# TASK DESCRIPTION
Copy exactly, please, the lines of the data from its start through the line containing "SPLIT = 1.0".

Records from a collection
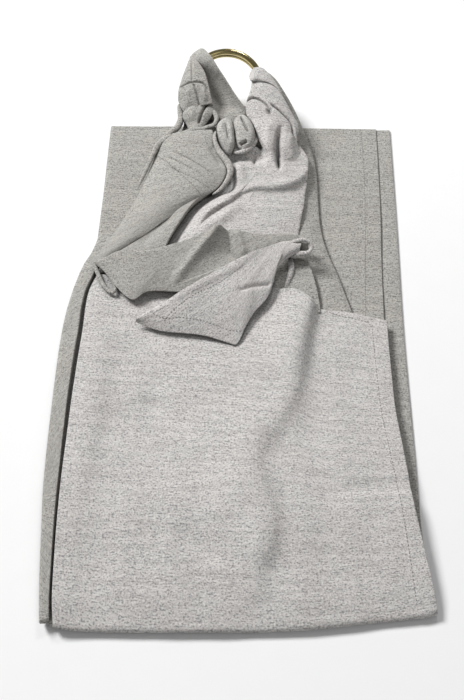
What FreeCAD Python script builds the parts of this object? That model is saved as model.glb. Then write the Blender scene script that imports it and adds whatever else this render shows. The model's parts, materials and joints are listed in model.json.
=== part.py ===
"""A ring sling: a wide hemmed cloth, folded into a flat stack, with two rings held in its gathered shoulder.

Frame: millimetres, +Z up, +Y towards the rings, +X towards the hemmed side of the fold.
Origin: near the middle of the stack's underside, which rests on z = 0.
Each leaf of the folded cloth, each gathered stretch of it, each ring and each run of stitching is a node.
"""

import FreeCAD
import Part
import os

V = FreeCAD.Vector

# ---- driving dimensions, mm ----
LEAF_WIDTH = 336.0  # half of the cloth's hemmed width
LEAF_LENGTH = 603.0  # one pass of the folded cloth
TOP = 297.0  # the far edge of the leaves, under the rings
LOWER_PLY = 2.0  # a lofty ply in the two lowest leaves
UPPER_PLY = 3.8  # the same for the two leaves on top
AIR = 0.4  # clear gap between neighbouring leaves
HEM = 17.0  # turned width of every hem
THREAD = 0.8  # laid thread with the cloth that it pulls down
THREAD_GAP = 0.05  # from the cloth to the thread that lies on it
RING_OUTER = 90.0
RING_BAR = 7.0
RING_GAP = 0.5  # between the two rings
RING_CLEARANCE = 0.5  # cloth to ring, all round
RING_TILT = 25.0  # degrees that the gathered cloth props the far side of the rings up
RING_CENTRE = V(-27, 331, 38)
BEND_LINE = 165.0  # the bundle at the rings bends up along this Y
FLAP_START = V(-118, 6, 0)  # low end of the fold that turns the tail's corner over
FLAP_ANGLE = 30.0  # of that fold, in degrees from +X
SPLIT = 1.0  # half of the gap between stretches on two bodies

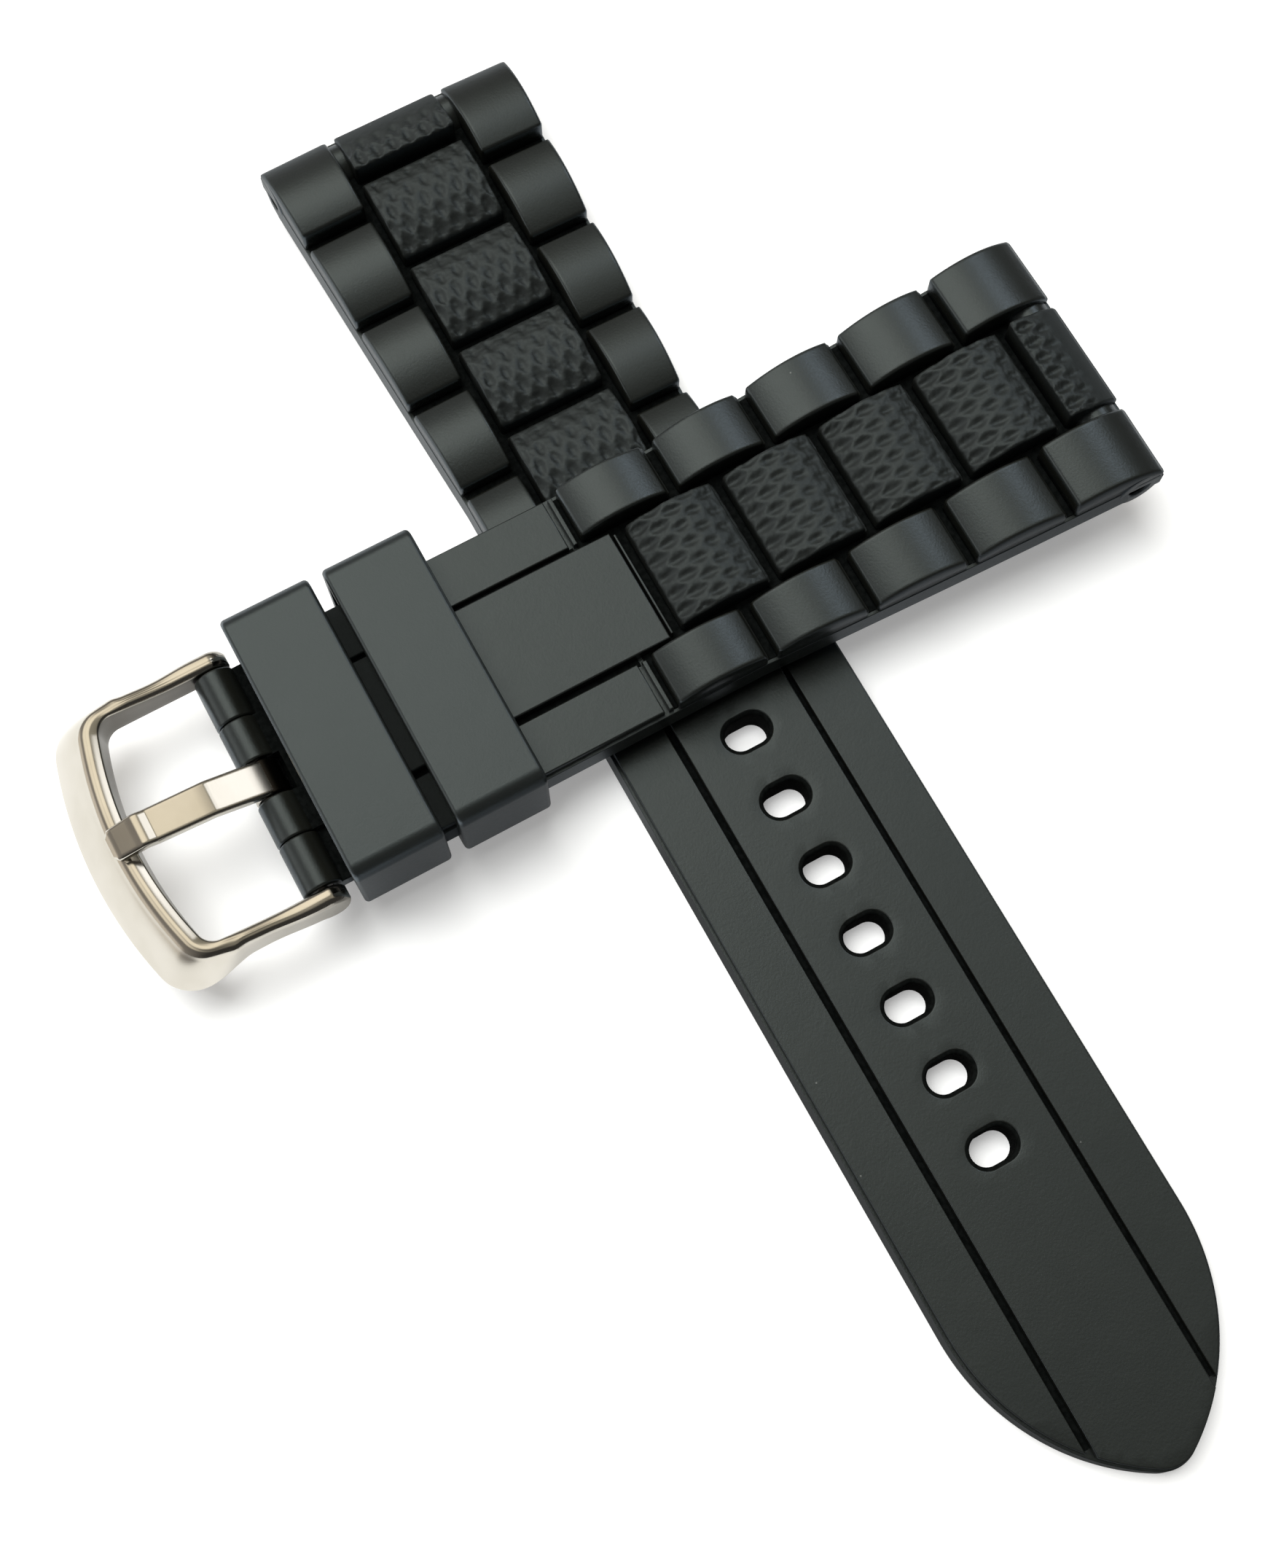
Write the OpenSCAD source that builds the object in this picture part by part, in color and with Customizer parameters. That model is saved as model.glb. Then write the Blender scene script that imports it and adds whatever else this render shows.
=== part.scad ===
// Two-piece silicone watch strap with a pin buckle, laid down with its halves crossed.
// Origin: centre line of the tail half, on its underside, where the buckle half crosses it.
// The tail half points along +X and the buckle half along -Y, and lengths are in millimetres.

/* [Strap width and length] */
// Width of both halves at the watch
lug_w = 24; // [23:0.5:25]
// Width of the plain stretch of both halves
strap_w = 20.8; // [20:0.2:22]
// Distance from the watch over which the halves narrow
taper_len = 36; // [30:1:42]
// Length of the tail half
tail_len = 127.9; // [118:0.1:136]
// Length of the buckle half, from its watch end to the buckle's bar
buckle_len = 74.6; // [72:0.2:84]
// Radius of the tail's shoulders
shoulder_r = 18; // [15:0.5:24]
// Radius of the tail's point
tip_r = 3; // [2:0.5:5]
// Radius of the corners at the watch end
corner_r = 0.6; // [0.3:0.1:1]

/* [Links] */
// Length of one link and the gap beside it
link_pitch = 8.9; // [8.5:0.1:9.2]
// Gap between two links, along and across
link_gap = 0.85; // [0.6:0.05:1.2]
// Length of the first outer link
outer_first = 8.15; // [7:0.05:9]
// Length of the first centre link
centre_first = 4.8; // [3.5:0.1:6]
// Width of the centre links
centre_w = 9.6; // [8:0.2:11]
// Height of the links' crowns
link_top = 4.5; // [4:0.1:5]
// Fall of a crown towards its ends
crown_fall = 0.95; // [0.4:0.05:1.2]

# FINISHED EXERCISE
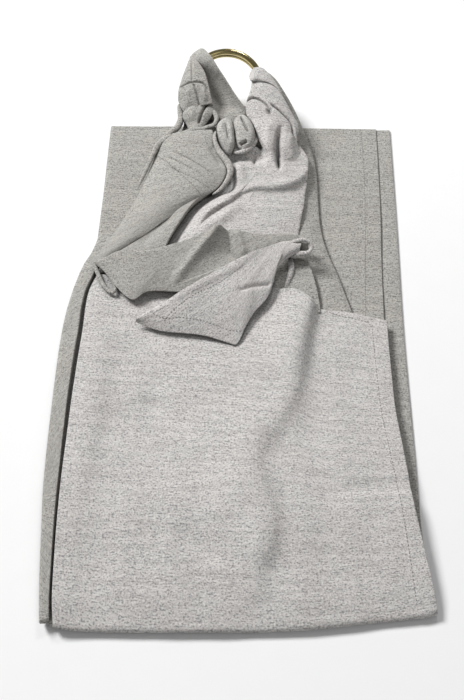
What FreeCAD Python script builds the parts of this object? That model is saved as model.glb. Then write the Blender scene script that imports it and adds whatever else this render shows. The model's parts, materials and joints are listed in model.json.
=== part.py ===
"""A ring sling: a wide hemmed cloth, folded into a flat stack, with two rings held in its gathered shoulder.

Frame: millimetres, +Z up, +Y towards the rings, +X towards the hemmed side of the fold.
Origin: near the middle of the stack's underside, which rests on z = 0.
Each leaf of the folded cloth, each gathered stretch of it, each ring and each run of stitching is a node.
"""

import FreeCAD
import Part
import os

V = FreeCAD.Vector

# ---- driving dimensions, mm ----
LEAF_WIDTH = 336.0  # half of the cloth's hemmed width
LEAF_LENGTH = 603.0  # one pass of the folded cloth
TOP = 297.0  # the far edge of the leaves, under the rings
LOWER_PLY = 2.0  # a lofty ply in the two lowest leaves
UPPER_PLY = 3.8  # the same for the two leaves on top
AIR = 0.4  # clear gap between neighbouring leaves
HEM = 17.0  # turned width of every hem
THREAD = 0.8  # laid thread with the cloth that it pulls down
THREAD_GAP = 0.05  # from the cloth to the thread that lies on it
RING_OUTER = 90.0
RING_BAR = 7.0
RING_GAP = 0.5  # between the two rings
RING_CLEARANCE = 0.5  # cloth to ring, all round
RING_TILT = 25.0  # degrees that the gathered cloth props the far side of the rings up
RING_CENTRE = V(-27, 331, 38)
BEND_LINE = 165.0  # the bundle at the rings bends up along this Y
FLAP_START = V(-118, 6, 0)  # low end of the fold that turns the tail's corner over
FLAP_ANGLE = 30.0  # of that fold, in degrees from +X
SPLIT = 1.0  # half of the gap between stretches on two bodies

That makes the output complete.